For this hood I also found that it was best to make the pieces a little bigger and cut them down later so everything fits. Since this is not an exact pattern, things most likely won’t fit perfectly and that’s okay!

How to Make the Hood


Cut out a 6x21 inch rectangle and two 12x12 inch squares.

Draw a curve cutting off one of the corners of the square piece. This curve will be the profile view of the hood, so be careful to not make it too extreme of a cut. You can always start with a small curve and take out more fabric if needed.

You should also make sure that the curve is no longer than 21 inches. You can simply pick up your longer rectangle piece to make sure it fits along this curve.

Trace this curve onto the other square and cut that square’s curve as well.


Pin the 21 inch side of your rectangular piece to the curve you just made.

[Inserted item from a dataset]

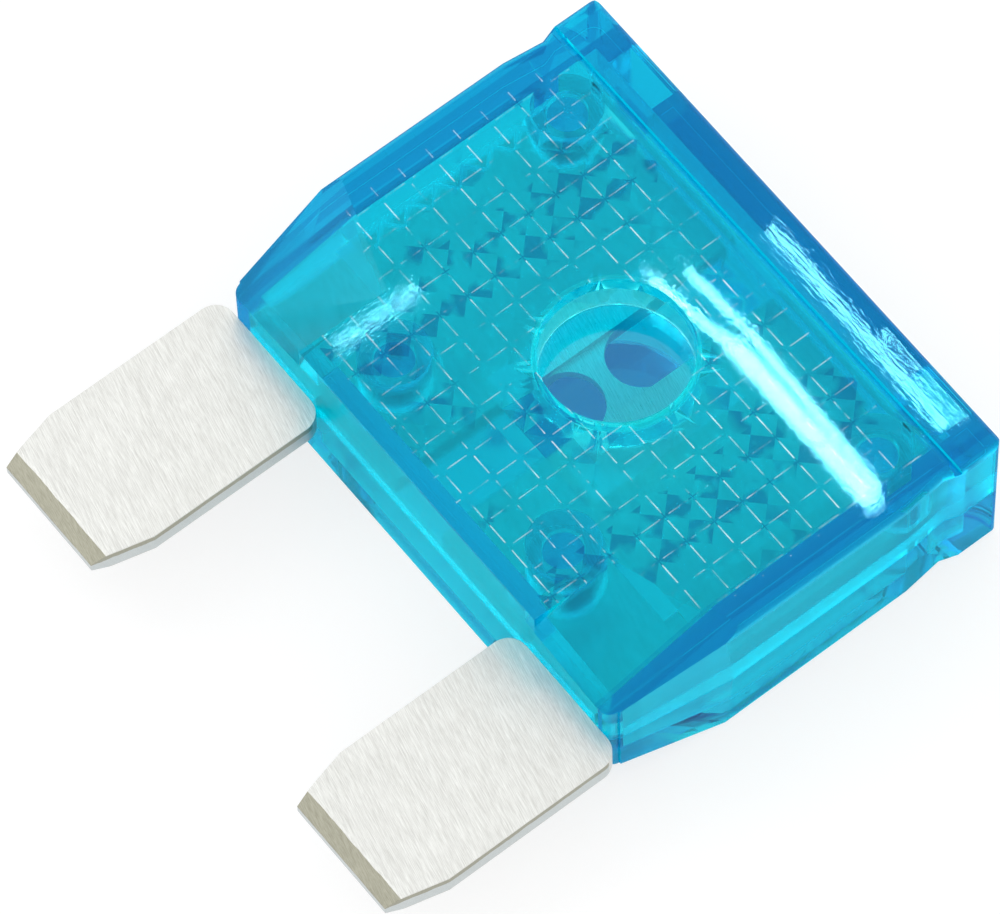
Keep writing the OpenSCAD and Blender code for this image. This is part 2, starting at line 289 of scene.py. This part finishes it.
def pressed_grid_and_painted_light():
    """The fine grid pressed into the faces, with painted glints on its broken edges, painted shade at its crossings
    and on some facets, and the masks for the clear window, the painted shade of the back window and of the rim and
    rail, and the painted light of the sides.
    """
    group, given, made = new_group("pressed_grid_and_painted_light", [("Line", 0.03)],
                                   ["Painted Glint", "Shade", "Inside", "Window", "Back Window Painted Shade", "Side", "Rim Painted Shade"])
    x, y, z = place_mm(group)
    depth = math_node(group, "ABSOLUTE", math_node(group, "SUBTRACT", z, SEAM_Z))
    outer = math_node(group, "GREATER_THAN", depth, FACE_REACH)
    field = product(group, outer, within(group, x, 0.0, GRID_HALF[0]), within(group, y, GRID_MID, GRID_HALF[1]))
    u, v = (math_node(group, "PINGPONG", math_node(group, "MULTIPLY_ADD", place, 1 / PITCH, 20 - start / PITCH), 0.5)
            for place, start in zip((x, y), CROSSING))
    line = math_node(group, "MULTIPLY", given.outputs["Line"], 1 / PITCH)
    # Painted glint: broken bright dashes along the grid lines; the dark arms at the crossings are painted shade
    painted_glints, arms = [], []
    for across, along, stretch, gain, shift in ((v, u, (0.9, 1.3, 1), 4.0, -1.6), (u, v, (1.3, 0.9, 1), 2.5, -1.05)):
        on_line = math_node(group, "LESS_THAN", across, line)
        middle = math_node(group, "GREATER_THAN", along, 0.15)
        broken = from_noise(group, stretched_noise(group, stretch, 0.8, 3.0, 0.6), gain, shift)
        painted_glints.append(product(group, on_line, middle, broken))
        arms.append(product(group, on_line, math_node(group, "SUBTRACT", 1.0, middle)))
    painted_glint = math_node(group, "MAXIMUM", *painted_glints)
    # Painted shade: darker facets, in two bands across the face and in patches, with the dark arms at the crossings
    bands = [within(group, x, middle, BAND_HALF) for middle in SHADE_BANDS]
    zone = from_noise(group, stretched_noise(group, (0.35, 0.35, 1), 0.9, 1.0, 0.5), 6.0, -3.1)
    zone = math_node(group, "MAXIMUM", math_node(group, "MULTIPLY", math_node(group, "MAXIMUM", *bands), 0.9), zone)
    facet = math_node(group, "LESS_THAN", u, v)
    facets = product(group, facet, from_noise(group, stretched_noise(group, (1, 1, 1), 0.9, 1.0, 0.5), 8.0, -3.3))
    shade = math_node(group, "MAXIMUM", math_node(group, "MAXIMUM", *arms), facets)
    off = [math_node(group, "SUBTRACT", place, middle) for place, middle in zip((x, y), WINDOW)]
    radius = math_node(group, "SQRT", math_node(group, "ADD", *(math_node(group, "MULTIPLY", o, o) for o in off)))
    hole = math_node(group, "LESS_THAN", radius, SLIM_TUBE + 0.05)
    front = math_node(group, "GREATER_THAN", z, SEAM_Z)
    width = math_node(group, "ABSOLUTE", x)
    # Outer side walls and blade end: painted light there, and left out of the rough inside
    side = math_node(group, "MAXIMUM", math_node(group, "GREATER_THAN", width, SIDE_START),
                     math_node(group, "LESS_THAN", y, BLADE_END))
    # Rim and rail: painted shade, a darker tint there
    painted_shade_rim = math_node(group, "MAXIMUM", math_node(group, "GREATER_THAN", width, RIM_START),
                    math_node(group, "GREATER_THAN", y, RAIL_START))
    inside = product(group, within(group, z, SEAM_Z, GROOVE_REACH),
                     math_node(group, "SUBTRACT", 1.0, math_node(group, "MAXIMUM", side, hole)))
    # The window of the rear shell carries painted shade, a darker tint standing for the floor's shadow under it
    for label, value in (("Painted Glint", product(group, painted_glint, field)), ("Shade", product(group, shade, zone, field)),
                         ("Inside", inside), ("Window", product(group, hole, front)),
                         ("Back Window Painted Shade", product(group, hole, math_node(group, "SUBTRACT", 1.0, front))),
                         ("Side", side), ("Rim Painted Shade", painted_shade_rim)):
        group.links.new(value, made.inputs[label])
    return group


def place_group(tree, group, **values):
    node = tree.nodes.new("ShaderNodeGroup")
    node.node_tree = group
    for label, value in values.items():
        node.inputs[label].default_value = value
    return node


# Materials

def mixed_colour(tree, factor, first, second):
    """Goes from the first colour to the second, each a colour socket or three values."""
    mix = tree.nodes.new("ShaderNodeMix")
    mix.data_type = "RGBA"
    tree.links.new(factor, mix.inputs["Factor"])
    for label, colour in (("A", first), ("B", second)):
        if isinstance(colour, tuple):
            mix.inputs[label].default_value = (*colour, 1)
        else:
            tree.links.new(colour, mix.inputs[label])
    return mix.outputs["Result"]


def clear_blue_plastic(marks, grid_with_painted_light):
    material = bpy.data.materials.new("clear_blue_plastic")
    material.use_nodes = True
    tree = material.node_tree
    nodes, links = tree.nodes, tree.links
    shader = nodes["Principled BSDF"]
    shader.inputs["IOR"].default_value = PLASTIC_IOR
    shader.inputs["Transmission Weight"].default_value = 1.0
    shader.inputs["Specular Tint"].default_value = (0.16, 0.70, 0.82, 1)
    # The strong, fairly rough clear coat makes the painted glint lines shine white
    shader.inputs["Coat IOR"].default_value = 4.0
    shader.inputs["Coat Roughness"].default_value = 0.25
    wear = place_group(tree, marks, Strength=1.0)
    grid_and_painted_light = place_group(tree, grid_with_painted_light, Line=0.03)
    # Painted shade on the darker facets and at the grid crossings
    body = mixed_colour(tree, grid_and_painted_light.outputs["Shade"], PLASTIC, PLASTIC_PAINTED_SHADE)
    # Painted shade: darker rim and rail
    body = mixed_colour(tree, grid_and_painted_light.outputs["Rim Painted Shade"], body, RIM_PAINTED_SHADE)
    # Painted light: lighter tint on the outer side walls and the blade end
    body = mixed_colour(tree, grid_and_painted_light.outputs["Side"], body, SIDE_PAINTED_LIGHT)
    # Painted shade: the rear window is darker, for the shadow of the floor beneath
    body = mixed_colour(tree, grid_and_painted_light.outputs["Back Window Painted Shade"], body, BACK_WINDOW_PAINTED_SHADE)
    links.new(mixed_colour(tree, grid_and_painted_light.outputs["Window"], body, WINDOW_CLEAR), shader.inputs["Base Color"])
    # Painted glint: the broken grid lines get the coat
    links.new(grid_and_painted_light.outputs["Painted Glint"], shader.inputs["Coat Weight"])
    rough = math_node(tree, "MULTIPLY_ADD", wear.outputs["Haze"], 0.02, 0.005)
    links.new(math_node(tree, "MULTIPLY_ADD", grid_and_painted_light.outputs["Inside"], 0.2, rough), shader.inputs["Roughness"])
    bump = nodes.new("ShaderNodeBump")
    bump.inputs["Distance"].default_value = MM
    links.new(math_node(tree, "MULTIPLY", wear.outputs["Scratches"], 0.0003), bump.inputs["Height"])
    links.new(bump.outputs["Normal"], shader.inputs["Normal"])
    # Steep walls seen from outside mirror less, so that they keep the colour of the plastic
    steep = nodes.new("ShaderNodeLayerWeight")
    facing = from_noise(tree, steep.outputs["Facing"], 3.0, -1.05)
    outside = nodes.new("ShaderNodeNewGeometry")
    for left_out in (outside.outputs["Backfacing"], grid_and_painted_light.outputs["Window"]):
        facing = product(tree, facing, math_node(tree, "SUBTRACT", 1.0, left_out))
    facing = product(tree, facing, 0.85)
    through = nodes.new("ShaderNodeBsdfRefraction")
    through.inputs["Color"].default_value = (0.4, 1.0, 1.0, 1)
    through.inputs["IOR"].default_value = PLASTIC_IOR
    through.inputs["Roughness"].default_value = 0.0
    walls = nodes.new("ShaderNodeMixShader")
    links.new(facing, walls.inputs["Fac"])
    links.new(shader.outputs[0], walls.inputs[1])
    links.new(through.outputs[0], walls.inputs[2])
    # Shadow rays, and rays that have bounced a lot, pass straight through: light reaches the metal and the floor
    clear = nodes.new("ShaderNodeBsdfTransparent")
    ray = nodes.new("ShaderNodeLightPath")
    mix = nodes.new("ShaderNodeMixShader")
    tired = math_node(tree, "GREATER_THAN", ray.outputs["Ray Depth"], LAST_BEND)
    links.new(math_node(tree, "MAXIMUM", ray.outputs["Is Shadow Ray"], tired), mix.inputs["Fac"])
    links.new(walls.outputs[0], mix.inputs[1])
    links.new(clear.outputs[0], mix.inputs[2])
    output = nodes["Material Output"]
    links.new(mix.outputs[0], output.inputs["Surface"])
    tint = nodes.new("ShaderNodeVolumeAbsorption")
    tint.inputs["Color"].default_value = (0.0, 0.968, 0.990, 1)
    tint.inputs["Density"].default_value = 1700.0
    links.new(tint.outputs[0], output.inputs["Volume"])
    return material


def two_tones(tree, factor, low, high):
    ramp = tree.nodes.new("ShaderNodeValToRGB")
    ramp.color_ramp.elements[0].position, ramp.color_ramp.elements[1].position = 0.3, 0.7
    ramp.color_ramp.elements[0].color = (*low, 1)
    ramp.color_ramp.elements[1].color = (*high, 1)
    tree.links.new(factor, ramp.inputs["Fac"])
    return ramp.outputs["Color"]


def bare_zinc(lines):
    material = bpy.data.materials.new("bare_zinc")
    material.use_nodes = True
    tree = material.node_tree
    nodes, links = tree.nodes, tree.links
    shader = nodes["Principled BSDF"]
    shader.inputs["Metallic"].default_value = 0.85
    metal_marks_and_window_light = place_group(tree, lines, Strength=1.0)
    tone = math_node(tree, "MULTIPLY_ADD", metal_marks_and_window_light.outputs["Mottle"], 0.15, metal_marks_and_window_light.outputs["Lines"])
    tone = math_node(tree, "MULTIPLY_ADD", tone, 0.8, 0.5)
    # Side walls of the blades beyond the housing: darker beige on their upper part, grey below
    edge = mixed_colour(tree, metal_marks_and_window_light.outputs["Upper Edge Part"],
                        two_tones(tree, tone, (0.52, 0.56, 0.56), (0.74, 0.78, 0.78)),
                        two_tones(tree, tone, (0.28, 0.275, 0.21), (0.50, 0.49, 0.40)))
    # Painted light: the metal under the window is painted brighter
    flat = mixed_colour(tree, metal_marks_and_window_light.outputs["Window Painted Light And Lines"], two_tones(tree, tone, (0.58, 0.58, 0.55), (0.93, 0.94, 0.91)),
                        two_tones(tree, tone, (0.8, 0.8, 0.8), (1.0, 1.0, 1.0)))
    links.new(mixed_colour(tree, metal_marks_and_window_light.outputs["Edge"], flat, edge), shader.inputs["Base Color"])
    links.new(math_node(tree, "MULTIPLY_ADD", metal_marks_and_window_light.outputs["Lines"], 0.3, 0.42), shader.inputs["Roughness"])
    bump = nodes.new("ShaderNodeBump")
    bump.inputs["Strength"].default_value = 0.25
    bump.inputs["Distance"].default_value = 0.00004
    links.new(metal_marks_and_window_light.outputs["Lines"], bump.inputs["Height"])
    links.new(bump.outputs["Normal"], shader.inputs["Normal"])
    return material


# Pieces

def merged_copy(name, node):
    """The node's own mesh as a new piece, with its doubled corners merged."""
    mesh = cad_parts[node].data.copy()
    mesh.name = name
    mesh.materials.clear()
    bm = bmesh.new()
    bm.from_mesh(mesh)
    bmesh.ops.remove_doubles(bm, verts=bm.verts, dist=1e-6)
    bmesh.ops.dissolve_limit(bm, angle_limit=math.radians(0.5), verts=bm.verts, edges=bm.edges)
    bm.to_mesh(mesh)
    bm.free()
    mesh.shade_smooth()
    mesh.set_sharp_from_angle(angle=math.radians(9))
    piece = bpy.data.objects.new(name, mesh)
    bpy.context.scene.collection.objects.link(piece)
    return piece


def make_strip(metal):
    piece = merged_copy("metal_strip", "fuse_element")
    piece.data.materials.append(metal)
    rounding = piece.modifiers.new("rounding", "BEVEL")
    rounding.width = 0.0001
    rounding.segments = 2
    rounding.limit_method = "ANGLE"
    rounding.angle_limit = math.radians(25)
    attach(piece, "root")
    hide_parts("fuse_element")


def make_shell(name, node, outward, plastic):
    """A half shell with a slim tube round its window and a hair of air where it touches the other pieces."""
    piece = merged_copy(name, node)
    piece.data.materials.append(plastic)
    middle = Vector((WINDOW[0] * MM, WINDOW[1] * MM))
    bm = bmesh.new()
    bm.from_mesh(piece.data)
    bmesh.ops.triangulate(bm, faces=bm.faces)
    for vertex in bm.verts:
        for contact in (SEAM_Z, SEAM_Z + outward * METAL_HALF):
            if abs(vertex.co.z - contact * MM) < CONTACT_NEAR * MM:
                vertex.co.z += outward * AIR_GAP * MM
        off = vertex.co.xy - middle
        if abs(off.length - TUBE_RADIUS * MM) < TUBE_NEAR * MM:
            vertex.co.xy = middle + off.normalized() * SLIM_TUBE * MM
            level = HOLLOW_HALF if outward * (vertex.co.z / MM - SEAM_Z) > TUBE_END else TUBE_END
            vertex.co.z = (SEAM_Z + outward * level) * MM
    bm.to_mesh(piece.data)
    bm.free()
    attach(piece, "root")
    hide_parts(node)


make_camera()
make_world()
make_floor()
area_light("key", (-0.35, -0.15, 0.45), (0, 0, 0), (0.3, 0.3), 1.2)
# Streaks seen in the face: where each starts and ends on it, its width in millimetres and its brightness
for name, start, end, width, strength in (
        ("face_strip", (3.2, 10.8), (13.4, 10.7), 0.8, 75),
        ("face_strip_high", (3.2, 11.75), (12.9, 11.35), 0.3, 75),
        ("face_strand_low", (-1.7, 10.0), (3.3, 10.7), 0.35, 75),
        ("face_strand_high", (-0.9, 11.54), (3.3, 11.75), 0.25, 75),
        ("rail_strip", (-0.5, 15.85), (12.7, 15.5), 0.4, 45),
        ("rail_strand", (6.9, 16.45), (12.8, 16.25), 0.15, 45),
        ("corner_strip", (-7.7, -3.1), (-7.7, 1.6), 0.35, 35)):
    strip_light(name, start, end, width, LAMP_REACH, strength)

lines, marks, grid_with_painted_light = rolled_lines_and_window_light(), handling_marks(), pressed_grid_and_painted_light()
make_strip(bare_zinc(lines))
plastic = clear_blue_plastic(marks, grid_with_painted_light)
make_shell("front_moulding", "front_shell", 1, plastic)
make_shell("rear_moulding", "rear_shell", -1, plastic)
# Enough bounces for the clear shells, and no light tree, which is slow for so few lamps
bounces = bpy.context.scene.cycles
bounces.max_bounces = bounces.transmission_bounces = 6
bounces.diffuse_bounces, bounces.glossy_bounces = 1, 4
bounces.transparent_max_bounces = 10
bounces.use_light_tree = False

bpy.context.scene.view_settings.view_transform = "Standard"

If the rectangle piece is a bit longer than your curve, that’s okay. Just give it a quick trim so everything is even. Take it to your machine and sew with a ⅜ seam allowance.

Pin the other curved square to the other side of the rectangle and sew.


At this point you should finish the seams. I just covered my seams in bias tape. I think this looks cute because you can see the seam finishes pretty easily when you are wearing the jacket, so you want them to look nice.


When I made a matching jacket for my daughter I just finished the edges with an overcast stitch. Much faster and less bulky, but not as fun. You could use a contrasting thread for a bit of color if you wanted to go this route.


You could also do a Hong Kong seam, which takes a bit more time, but I love how it looks and it lays really well! If you do one, make sure your seam allowance is ½ inch. (I only did the Hong Kong seams on the shoulder, the first seam…)


Attach the Hood to the Jacket

Next you want to attach the hood to your jacket. Find the middle of your hood and the middle back of your jacket and pin them together. Continue to pin the rest of the hood to the jacket. It is okay if the seams don’t quite match!

Take it to your sewing machine and sew the hood to the jacket with a ⅜ seam allowance.


You may notice that the front of your hood is a little longer than the collar.


Simply trim the hood starting from the collar with a diagonal line up to the middle rectangular piece. (If your hood is a bit too short, just trim the front of the coat to match.)


And now you’ve added a hood! Such an easy way to add a fun detail to this classic jacket.

Other Alterations - Added Length & In Seam Pockets


For my Tamarack Jacket I also wanted to make a few changes. I wanted it to be a little longer and for the front and back pieces to align so the bottom detail on the quilt would match up. So I added around six inches to the front and lengthened the back pieces to match the length.


I also wanted to add in seam pockets. The original welt pockets on the pattern were a little too much for my tight time frame for this project and I loved the idea of having contrasting fabric on the inside.

I simply traced out a pocket shape using my hand as a guide. I then stitched them into place. Adding the bias tape to finish the seams was more tricky than I anticipated. I had issues figuring out how to hide the bias tape. (read: I was frustrated and eager to finish.)

I think it is best to finish the seams between the coat and the pocket with an overcast stitch or serger. There ends up being a lot of bulk in this area, so cut down where you can’t see the finishing! Then finish the outside seam between the pocket and coat with bias tape. Then finally finish the outside rim of the pocket with the bias tape that travels up the entire inside of the jacket. Just like the path you follow to sew the entire side and arms of the coat.

I also hand stitched the pockets to the front of the jacket. I found that they awkwardly flapped with the coat and since I didn’t add any closures in the front, I wanted to be able to “close” the coat with my hands in my pockets.


I really enjoyed this project and I will probably make another Tamarack Jacket in the future. For my next project I will probably do a few things differently.

I would choose to either finish my seams with an overcast stitch or go all in and do hong kong seams. Simply just covering the entire seam with bias tape was a little bulky and I love the contrast but I definitely don’t want people looking too closely! It’s not perfect!

I probably wouldn’t add quilted in seam pockets again. If I wanted to add in seam pockets I would probably just use a contrasting fabric. It got a little bulky, especially in the seams.